Bölgedeki Arap ülkelerine başta “demokrasi” olmak üzere “huzur” ve “sükûn” vaat eden, bir yerde de Bin Ladinvari eylemler yüzünden potansiyel tehlike görünen “gücü” sakinleştirme operasyonlarını başlatması beklenen ABD projeleri, beraberinde bakalım ne sürprizler getiriyor?
Dileriz ki, yeni projeler kalıcı ve adil barıştan yana olsun ve de “Yıldız Savaşları Projesi” gibi sadece “tehdit” amaçlı bir mekanizma oluşturmasın.

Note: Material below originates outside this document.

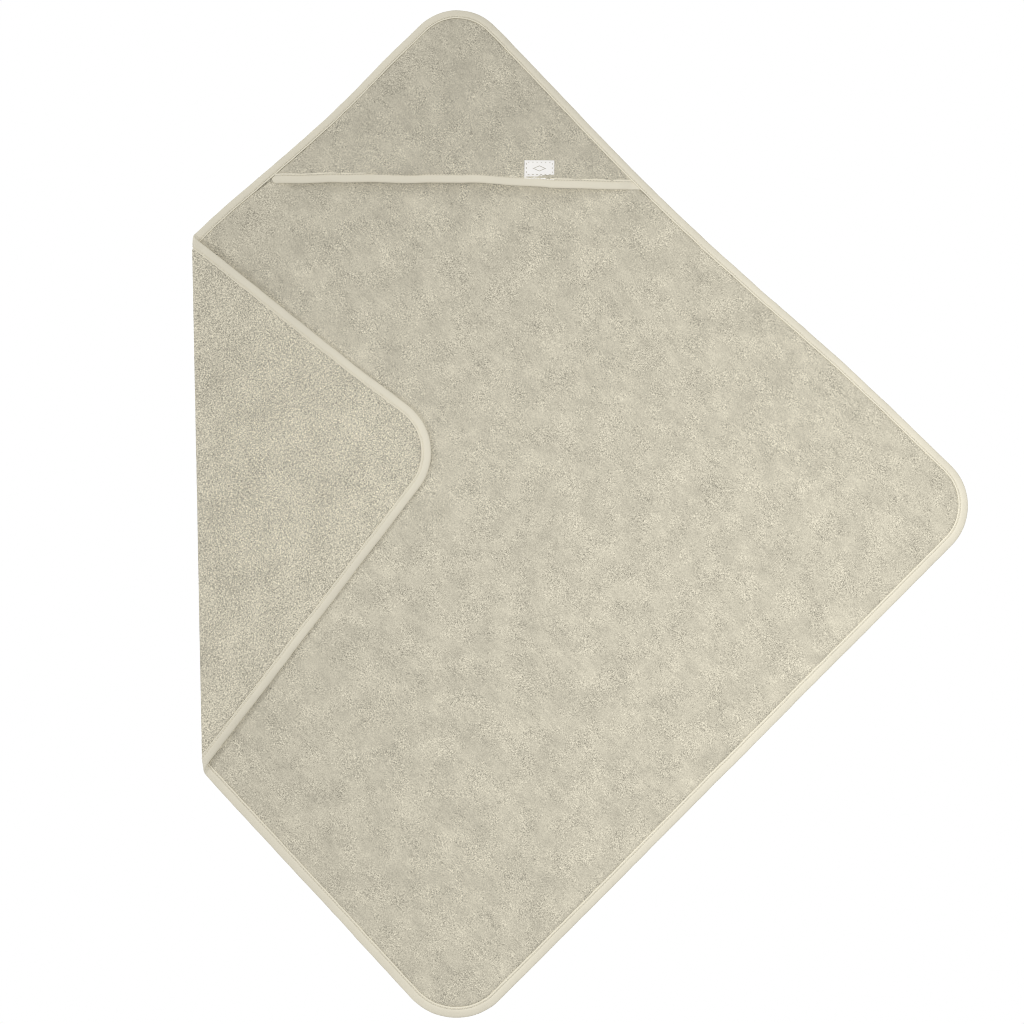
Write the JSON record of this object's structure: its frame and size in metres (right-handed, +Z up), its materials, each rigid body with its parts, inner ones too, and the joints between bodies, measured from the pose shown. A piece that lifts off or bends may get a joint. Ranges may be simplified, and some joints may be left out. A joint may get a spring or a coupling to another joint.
{
  "type": "hooded baby towel",
  "caption": "Square terry bath towel with rounded, tape-bound edges, a hood sewn over one corner and the next corner turned over.",
  "frame": {"origin": "middle of the underside of the towel's box as it lies, on the surface it lies on", "axes": "+Z up, out of the surface it lies on; +Y along its longest extent, towards the hooded corner; +X away from the turned-over corner"},
  "size_m": [0.7794, 1.0122, 0.0146],
  "materials": {
    "terry": "cotton terry, cut pile on the face and loops on the back",
    "tape": "satin-faced binding tape, low sheen",
    "thread": "polyester sewing thread",
    "label": "woven label, matt"
  },
  "bodies": {
    "towel": {"towel_panel": "terry", "edge_binding": "tape", "edge_needle_thread": "thread", "edge_bobbin_thread": "thread", "hood_seam_edge": "terry", "towel_fold": "terry", "binding_fold_upper": "tape", "binding_fold_lower": "tape"},
    "corner": {"corner_panel": "terry", "corner_binding": "tape", "corner_needle_thread": "thread", "corner_bobbin_thread": "thread"},
    "hood": {"hood_panel": "terry", "hood_binding": "tape", "hood_needle_thread": "thread", "hood_bobbin_thread": "thread", "hood_label": "label"}
  },
  "joints": [
    {"name": "corner_fold", "type": "hinge", "parent": "towel", "child": "corner", "pos_m": [-0.3883, 0.28352, 0.0053], "axis": [0.0191, -0.9998, 0], "range_deg": [0, 179.9], "deforming": ["towel_fold", "binding_fold_upper", "binding_fold_lower"]},
    {"name": "hood_lift", "type": "hinge", "parent": "towel", "child": "hood", "pos_m": [-0.1232, 0.4936, 0.0048], "axis": [-0.9997, 0.0233, 0], "range_deg": [0, 16]}
  ]
}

Görünen şimdilik odur ki, ABD’nin aklı fikri, başta İran olmak üzere bütün İslam ülkelerine odaklanmış bulunuyor.
Oysa, gelişmeler sonunda hazır frene basmışken ABD’nin dünya jandarmalığından artık usul usul vazgeçmesi gerekiyor.
Öte yandan, gerek ABD gerek Türkiye’nin el-Kaide orijinli örgütlerin eylemlerinden zor duruma düştükleri de artık Batı medyası tarafından dillendiriliyor.

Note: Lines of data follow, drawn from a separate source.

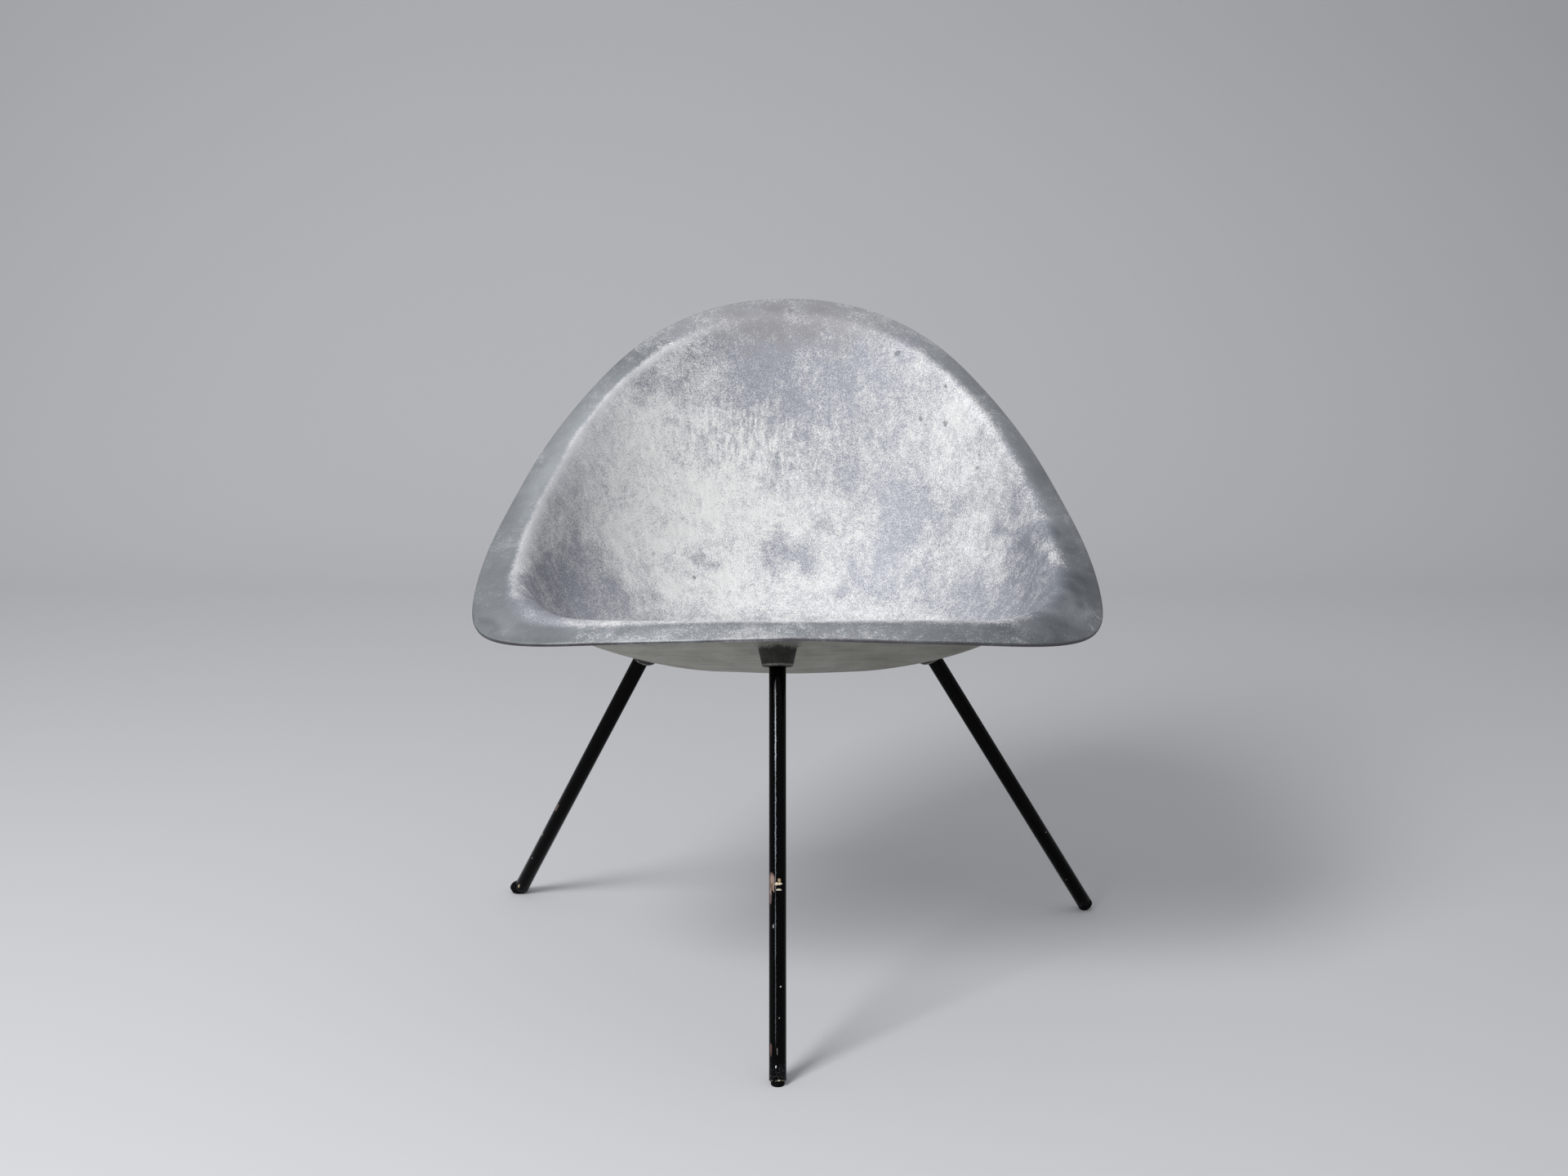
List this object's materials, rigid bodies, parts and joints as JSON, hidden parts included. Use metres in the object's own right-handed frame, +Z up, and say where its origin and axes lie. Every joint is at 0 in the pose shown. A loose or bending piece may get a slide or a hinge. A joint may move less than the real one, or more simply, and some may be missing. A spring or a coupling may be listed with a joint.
{
  "type": "bucket chair",
  "caption": "Cast metal bucket chair with its dished seat and back in a single casting, a rolled lip, and straight splayed tube legs on rubber feet.",
  "frame": {"origin": "bottom centre of the whole chair's bounding box, on the floor", "axes": "+Z up from the floor, -Y towards the front of the seat, +X to the right in the front view"},
  "size_m": [0.6498, 0.5368, 0.665],
  "materials": {
    "cast_aluminium": "bare sand casting, dull grey with pale mottled oxide",
    "black_paint": "satin black paint on steel tube, chipped",
    "turned_steel": "plain turned steel",
    "black_rubber": "matte black rubber, scuffed"
  },
  "bodies": {
    "root": {"seat_shell": "cast_aluminium", "front_leg_tube": "black_paint", "left_rear_leg_tube": "black_paint", "right_rear_leg_tube": "black_paint", "front_leg_top_insert": "turned_steel", "left_rear_leg_top_insert": "turned_steel", "right_rear_leg_top_insert": "turned_steel", "front_foot_plug": "black_rubber", "left_rear_foot_button": "black_rubber", "right_rear_foot_plug": "black_rubber"}
  },
  "joints": []
}
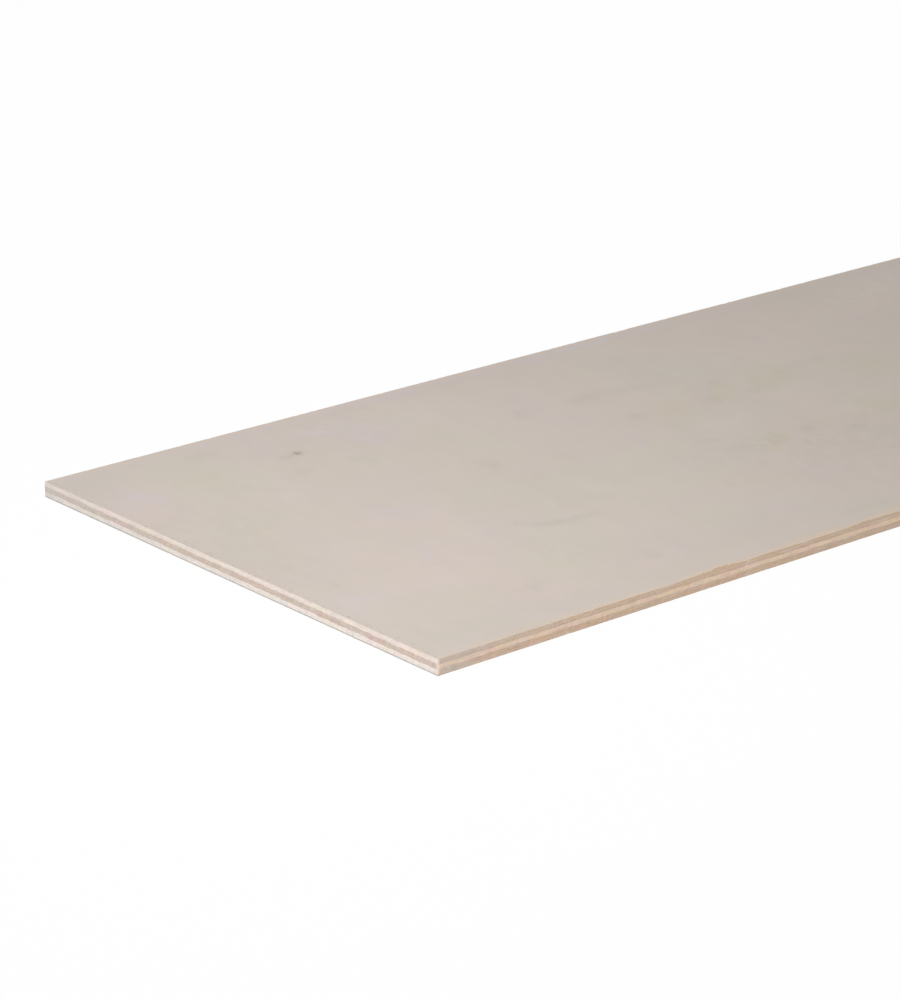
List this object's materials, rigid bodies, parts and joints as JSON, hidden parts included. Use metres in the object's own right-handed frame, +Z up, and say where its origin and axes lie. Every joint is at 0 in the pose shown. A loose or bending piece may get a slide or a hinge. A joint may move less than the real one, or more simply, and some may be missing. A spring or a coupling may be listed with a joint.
{
  "type": "plywood sheet",
  "caption": "Long narrow flat sheet of thin pale plywood with square sawn edges and crossed veneers, used as a panel, shelf, backing or cutting stock.",
  "frame": {"origin": "under the middle of the sheet, on the plane that it rests on", "axes": "+X along the length, +Y across the width, +Z up out of the face veneer"},
  "size_m": [1.2, 0.3, 0.008],
  "materials": {
    "face_veneer": "sanded pale veneer, no coating",
    "core_veneer": "sawn veneer edge, no coating",
    "back_veneer": "sanded pale veneer, no coating"
  },
  "bodies": {
    "root": {"face_veneer": "face_veneer", "core_veneer": "core_veneer", "back_veneer": "back_veneer"}
  },
  "joints": []
}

Nitekim, New York Times Gazetesi ve Reuters Ajansı’nın, uzun süredir bilinen fakat bir türlü gündeme esaslı bir şekilde getirilmeyen el-Kaide’nin tehlikeli varlığını ve tehditlerini dünyaya yaydığı görülüyor.
New York Times Gazetesi’ndeki Tim Arango imzalı analiz, Türkiye’nin Suriye politikasında düştüğü zor durumu değerlendiriyor.
Başbakan Erdoğan’ın ve Türkiye’nin Suriye’deki savaşın başından bu yana muhaliflerin en büyük müttefiki ve destekçisi olduğunun belirtildiği haberde radikal İslamcıların gücü ellerine geçirmesinden sonra Türkiye ve özellikle ABD’nin zor durumda kaldığı ifade ediliyor.
Arango, ABD’nin kimyasal silahların yok edilmesi konusunda Beşşar Esad ile beraber çalıştığını hatırlatıyor.
Türkiye’nin ABD desteğinden de mahrum kaldığının altını çiziyor.
Geçtiğimiz hafta içinde Türkiye’nin sınırda el-Kaide’ye bağlı gruplara ateş açtığına dikkat çeken Arango bunu ’radikal İslamcıları desteklemediklerine’ dair dış dünyaya bir mesaj olarak yorumluyor.
Analizde, ayrıca Türkiye’nin ABD’nin askeri müdahaleden vazgeçmesine sinirlendiği Esad’ı iktidardan indirmenin tek yolunun ’zor kullanmak’olduğuna inandığı yorumu yapılıyor.
İngiliz haber ajansı Reuters ise, Suriye’nin kuzeyinde el-Kaide’nin güçlenmesinin, Türkiye’yi yeni bir güvenlik tehdidiyle karşı karşıya bıraktığını yazıyor.
Reuters Ajansı’nın yorumuna göre, uzun süredir Suriye’nin parçalı muhalefetine desteğin liderliğini yapan Türkiye, bunun Beşşar Esad yönetiminin devrilmesini hızlandıracağını ve radikal İslamcı unsurların denetim altında tutulmasını sağlayacağını savunuyor.
Ancak yoruma göre, el-Nusra Cephesi ile Irak ve Levant İslam Devleti (ISIL) gibi radikal İslamcı grupların, son haftalarda Türkiye sınırına yakın bazı bölgelerin kontrolünü ele geçirmesiyle, Ankara’nın stratejisinin hatalı olduğu giderek ortaya çıktığı ileri sürülüyor.
el-Kaide orijinli örgütler yüzünden ABD ile Türkiye’nin “derin” bir görüş ayrılığına düştüğü yorumları da yapılıyor.
Özetle, el-Kaide’nin Türkiye’nin başına bela olduğu şimdi daha açık bir şekilde belli oluyor.